Tirar sarro da política é interessante, mas está muito longe de ser um Segredos do Poder (Primary Collors, 1998), de Mike Nichols, embora tivesse tudo para ser tão interessante quanto porque, apesar dos defeitos, seu tema é atualíssimo. Fica estranho ver tudo de forma tão retorcida, sem eira e nem beira, como se tudo fosse uma grande piada em um grande circo. Desnecessário porque a política em sí já é uma piada pronta, não há necessidade de deixá-la over the top, como dizem os norteamericanos. Sem dúvida faltou uma finesse maior, diálogos mais polidos e menos caricatura. A ironia já seria suficiente para o tom cômico, como acontece, por exemplo, com o personagem de Billy Bob Thorton, que sempre se apresenta e inicia um diálogo amigável e decente, mas sempre sai de cena com uma frase elegantemente desconfortável, deixando óbvio que a rivalidade que ele cultiva é carnal e sexista.
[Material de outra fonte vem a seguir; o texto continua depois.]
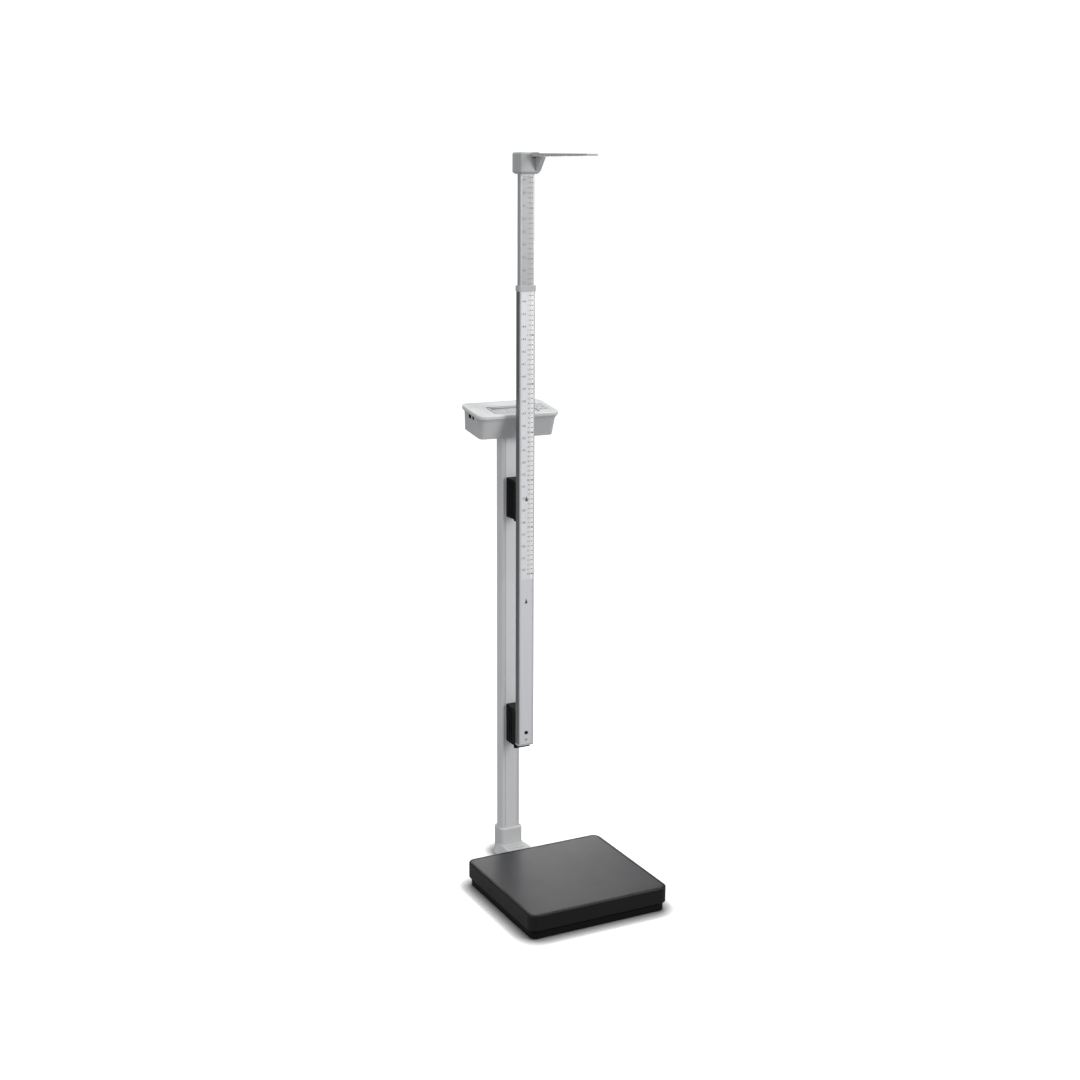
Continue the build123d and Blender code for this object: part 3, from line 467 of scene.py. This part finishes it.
# ---------------------------------------------------------------- printed numbers
FIGURES = "0123456789"
FIGURE_SPACING = 0.78                     # between the middles of two figures, as a share of their height


def make_digits():
    """The ten figures as meshes of unit height and thickness, from the built-in plain font."""
    digits = {}
    for figure in FIGURES:
        text = bpy.data.curves.new("figure", "FONT")
        text.body = figure
        text.resolution_u = 2
        text.extrude = 0.5
        holder = bpy.data.objects.new("figure", text)
        bpy.context.scene.collection.objects.link(holder)
        bpy.context.view_layer.update()
        digits[figure] = bpy.data.meshes.new_from_object(holder)
        bpy.data.objects.remove(holder)
    tallest = max(v.co.y for v in digits["0"].vertices)
    for mesh in digits.values():
        mesh.transform(Matrix.Diagonal((1 / tallest, 1 / tallest, 1, 1)))
    return digits


def add_number(bm, digits, number, height, placement):
    """Writes a whole number, centred on the placement, with its figures side by side."""
    figures = str(number)
    size = Matrix.Diagonal((height, height, PRINT_THICKNESS, 1))
    for i, figure in enumerate(figures):
        mesh = digits[figure]
        middle = sum(v.co.x for v in mesh.vertices) / len(mesh.vertices)
        places_along = i - (len(figures) - 1) / 2
        shift = places_along * FIGURE_SPACING * height - middle * height
        start = len(bm.verts)
        bm.from_mesh(mesh)
        bm.verts.ensure_lookup_table()
        # Half the thickness forward, so that the figure's back lies on the face.
        move = Matrix.Translation((shift, -height / 2, PRINT_THICKNESS / 2))
        bmesh.ops.transform(bm, matrix=placement @ move @ size, verts=bm.verts[start:])


# ---------------------------------------------------------------- printed rulers
PLATFORM_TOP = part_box("platform_cover")[1].z
OUTER_READINGS = range(60, 120)           # centimetres printed on each tape
INNER_READINGS = range(124, 212)
LARGE_STEP = 10                           # every tenth centimetre is printed larger

MARK_X = 9.6 * MM                         # where the centimetre marks start
MARK = (3.0 * MM, 1.8 * MM)               # widths and heights of the marks
LARGE_MARK = (4.0 * MM, 2.6 * MM)
HALF_WAY_MARK = (1.4 * MM, 0.5 * MM)
INCH_MARK = (2.4 * MM, 0.8 * MM)
INCH_MARK_MARGIN = 0.6 * MM               # from the tape's left edge

NUMBER_X = 3.7 * MM
NUMBER_HEIGHT = 3.4 * MM
LARGE_NUMBER_HEIGHT = 4.6 * MM
INCH_NUMBER_X = -7.0 * MM
INCH_NUMBER_HEIGHT = 5.0 * MM

END_MARGIN = 2 * MM                       # nothing is printed this close to a tape's ends
INCH_END_MARGIN = 4 * MM


def add_mark(bm, x, front_y, z, size):
    """A printed bar that starts at x and is centred on z."""
    width, height = size
    add_prism(bm, rectangle(width, height), PRINT_THICKNESS, facing_front(x + width / 2, front_y, z))


def print_centimetres(bm, tape_box, height_of, readings, digits):
    """A mark and number at each centimetre, and a short mark half way to the next."""
    low, high = tape_box
    for number in readings:
        z = height_of(number * CENTIMETRE)
        if not low.z + END_MARGIN < z < high.z - END_MARGIN:
            continue
        large = number % LARGE_STEP == 0
        add_mark(bm, MARK_X, low.y, z, LARGE_MARK if large else MARK)
        half_way = height_of((number + 0.5) * CENTIMETRE)
        if low.z < half_way < high.z:
            add_mark(bm, MARK_X, low.y, half_way, HALF_WAY_MARK)
        number_height = LARGE_NUMBER_HEIGHT if large else NUMBER_HEIGHT
        add_number(bm, digits, number, number_height, facing_front(NUMBER_X, low.y, z))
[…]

Sim, ele consegue ser brilhantemente nojento e provocativo como o filme não consegue ser.

Em um primeiro momento o roteiro tenta levar todo esse assunto para um tom pastiche e satírico, aquele que Gordon Green gosta, mas que de uma hora pra outra deixa de ser assim como se o diretor tivesse cansado de brincar com os carrinhos.
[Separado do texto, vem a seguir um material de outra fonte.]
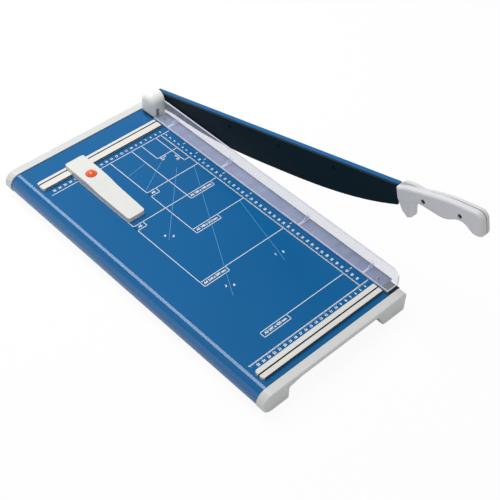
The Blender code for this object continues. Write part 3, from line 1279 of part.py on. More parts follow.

Também era desnecessário levar o tema para a Bolívia para tratar de um assunto em que o próprio Estados Unidos vive no momento. Lugar em que mesmo que o candidato seja antipático e as pessoas tenham medo dele, é aquele que consegue ser o mais popular. O que Jane faz com Castillo no filme é o que Donald Trump tem feito em sua campanha, se aproveitando do medo e da insegurança generalizada para construir seu sucesso. Trump tem se beneficiado do mesmo com as contantes ameaças terroristas, do inchaço imigratório e da revolta coletiva para divulgar sua estratégia política preconceituosa, xenofóbica, violenta e conservadora, e assim conquistar aquela maioria ignorante que esperava por alguém com colhões para representá-los. A crise, como bem diz Jane Bodine entre citações de Shan Tzu, Maquiavel e Warren Baty, tem sido sua marca, aquilo que ele está vendendo muito bem como o bem sucedido marketeiro que é. Tomara que seja apenas marketing, apenas uma imagem enganosa para garantir sua eleição, e que na prática as coisas sejam diferentes, tal qual acontece com Pedro Castillo na história.

Talvez esse discurso que a protagonista faz seja um excelente resumo do cenário político atual, e como a política nada mais é do que uma propaganda idealizada, enganosa e direcionada para o público que quer comprá-la sem questionar. Vence a embalagem mais adequada, e aquela direcionada pelas pesquisas de satisfação.

Analisado por esse ponto de vista e pelos poucos momentos em que o roteiro realmente questiona isso, o filme demonstra ter conteúdo e relevância, mas escorrega pelos dedos do diretor e do roteirista, que não quiseram ser mais duros e crus como a realidade para, talvez, conseguirem vender seu produto sem criar polêmicas. Mas nada disso ajudou. Se o filme tivesse um rumo mais realista e interessante, sem floreios ou excesso de tramas paralelas irrelevantes, dando foco unicamente ao jogo de interesses e falsas promessas que é a política, o filme teria fracassado comercialmente de cabeça erguida.

CONCLUSÃO...
Tem conteúdo relevante, mas escorregou pelos dedos do diretor e do roteirista. Poderia ter sido um filme muito mais interessante e uma importante referência ao cenário eleitoral norteamericano atual, mas se perde nas falsas intenções e na intenção de não ser polêmico para ser melhor aceito. Isso só provou que amenizar temas para ser mais vendável nem sempre funciona ou vale a pena. Mas política, propaganda e cinema são assim.